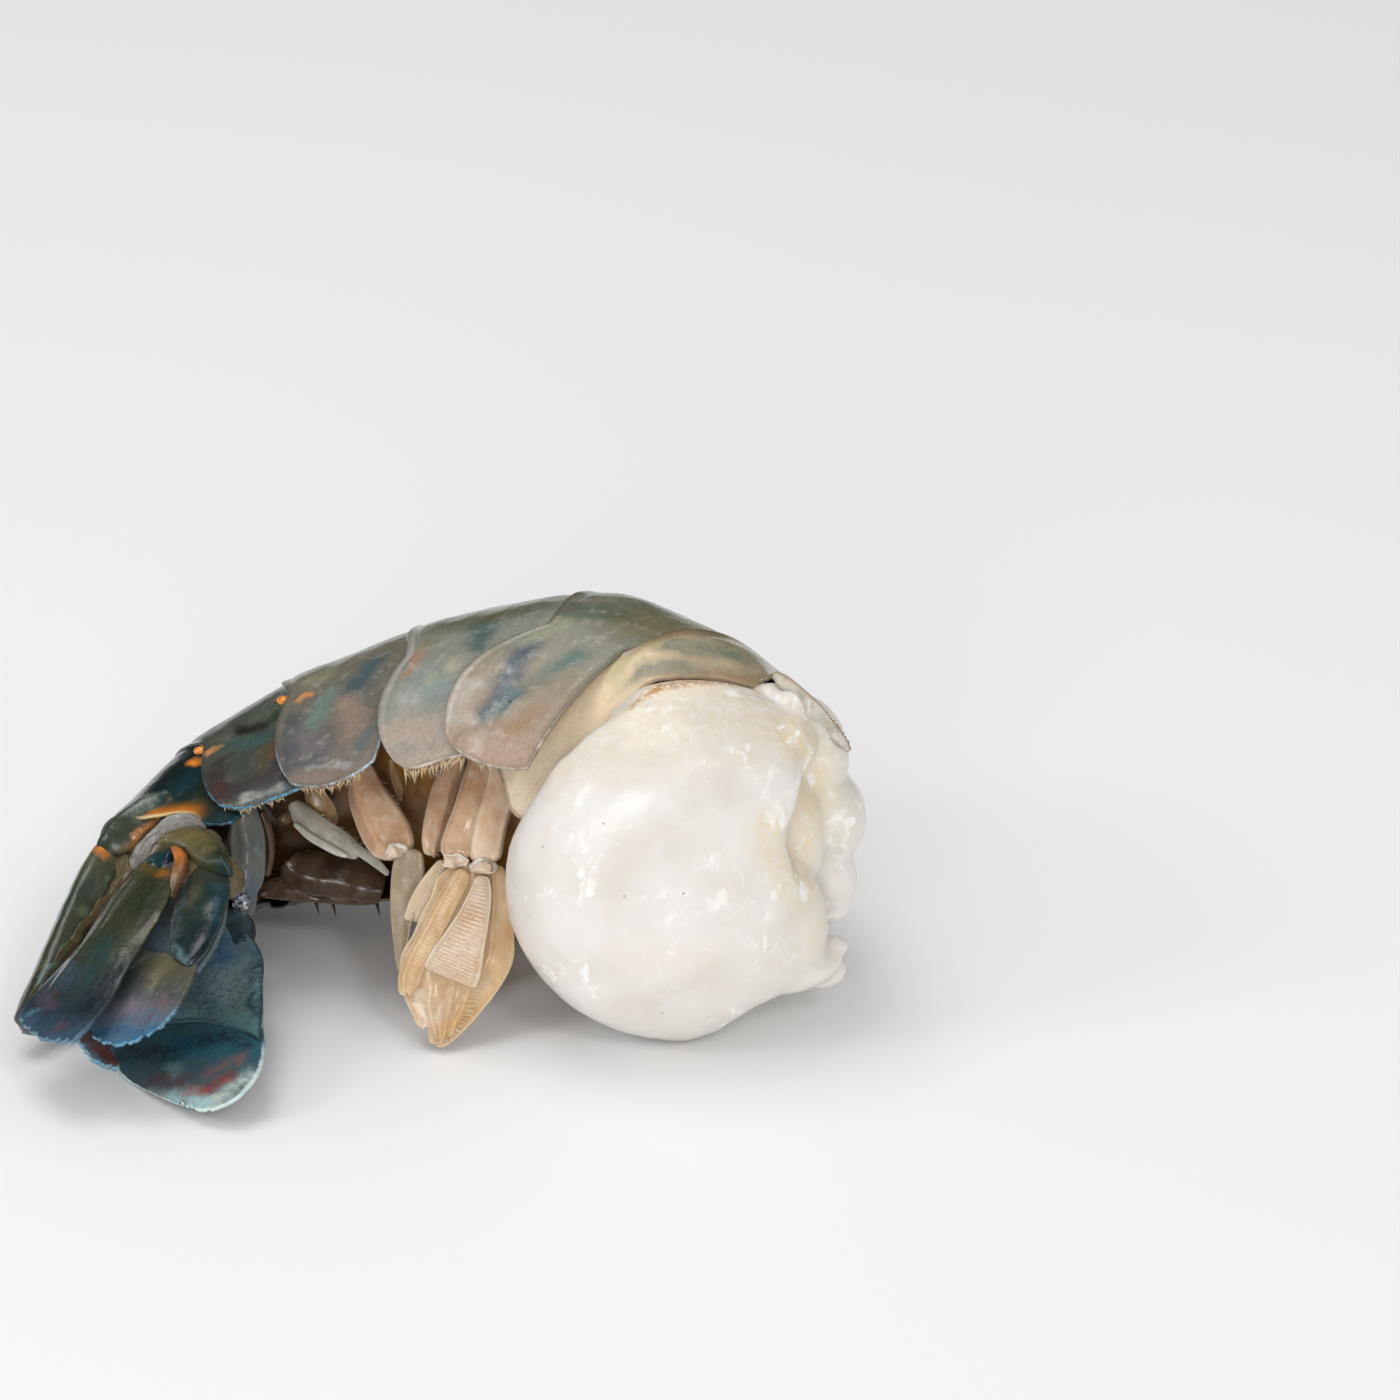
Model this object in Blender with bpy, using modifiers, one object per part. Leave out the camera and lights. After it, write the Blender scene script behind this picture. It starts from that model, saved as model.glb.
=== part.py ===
"""Raw freshwater prawn: a headless tail in its shell, lying on its left side with its belly to the front.

The tail is a chain of six shelled segments and a telson. Each segment has a frame of its own: X runs
towards the tail, Y to the prawn's right (which is up, as it lies) and Z to its back. The body is one
smooth skin along that chain. The meat fills it and the shells tile it, each a little outside the next.
"""

import math

import bmesh
import bpy
from mathutils import Matrix, Vector

MM = 0.001  # sizes below are in millimetres and degrees

# How the prawn lies: the middle of its cut face, and the way its first segment points.
CUT_CENTRE = (25.6, -4.97, 19.2)
HEADING, PITCH, LEAN = 101.0, 2.0, 78.3

# Each segment's length, then its bend to the belly, swing to the right and roll from the one before.
SEGMENTS = (
    (9.0, 0.0, 0.0, 0.0),
    (12.0, 37.0, 5.5, -7.0),
    (16.2, 28.0, 1.0, 3.0),
    (13.0, 8.0, -5.0, 0.5),
    (10.5, 17.5, -3.5, 6.0),
    (13.5, 40.0, 11.0, 3.0),
    (24.5, 11.5, -18.0, 0.0),
)
# Half width and height of the back at the cut face and at the six joints behind it.
HALF_WIDTHS = (19.0, 19.2, 19.0, 14.5, 11.3, 9.0, 6.8)
BACKS = (18.0, 17.2, 17.5, 16.0, 12.6, 10.2, 6.0)

SHELL_WALL = 0.6
CLEARANCE = 0.33
LIFT = 0.95  # how far a shell's rear edge stands out over the shell behind it
TUCK, COVER = 0.14, 0.08  # parts of a segment that a shell reaches forwards under and back over others
HINGE_GAP = 0.1  # part of a segment left open between two shells at their hinge
HINGE_RISE = (22, 50)  # angles round the body between which the hinge gap turns into an overlap
STAND_OUT = (0.42, 0.16)  # a shell leaves the skin and is fully out this far ahead of the joint behind it
CORNER = 0.35  # the part of a flap's length that each lower corner is rounded over
BACK_ROWS, FLAP_ROWS, LENGTH_ROWS = 14, 4, 5

# The flap that hangs beside the belly: depth, where its edges end along the segment, how far its rear
# edge bows out, how round its lower corners are, and how much its tip curls in.
FLAPS = {
    1: dict(depth=19.0, front=2.0, rear=8.5, bow=0.0, front_corner=2.0, rear_corner=3.0, curl=0.45),
    2: dict(depth=19.2, front=-0.8, rear=11.0, bow=3.6, front_corner=0.8, rear_corner=1.6, curl=0.12),
    3: dict(depth=19.2, front=2.5, rear=13.6, bow=1.4, front_corner=1.5, rear_corner=2.4, curl=0.10),
    4: dict(depth=17.3, front=1.0, rear=10.8, bow=0.8, front_corner=1.5, rear_corner=1.8, curl=0.08),
    5: dict(depth=17.2, front=0.0, rear=9.8, bow=0.9, front_corner=0.6, rear_corner=3.2, curl=0.08),
    6: dict(depth=10.0, front=1.0, rear=10.0, bow=-2.5, front_corner=2.5, rear_corner=0.5, curl=0.12),
}
FLOOR_SIDE_DEPTH = 0.6  # the flaps that the prawn lies on are pressed in
FLOOR_SIDE_CURLS = (0.12, 0.3, 0.3, 0.3, 0.3, 0.3)

# The meat: its depth below the hinge lines at the cut face and the joints, then the cut end that
# bulges out of the shell as profile points (forwards from the cut face, share of the full radius).
BELLIES = (18.6, 10.5, 8.5, 7.5, 6.0, 5.0, 3.6)
BULGE = ((0.0, 0.99), (2.0, 1.04), (5.2, 1.07), (8.6, 1.03), (11.8, 0.89), (13.8, 0.64), (14.9, 0.33), (15.2, 0.0))
MEAT_END, END_ROWS = 5.8, 3
MEAT_AROUND, MEAT_ALONG = 28, 30
BULGE_START = 0.3  # the bulge rests on the floor from this part of a segment ahead of the cut face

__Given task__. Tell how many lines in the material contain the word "from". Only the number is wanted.

__Answer__. 5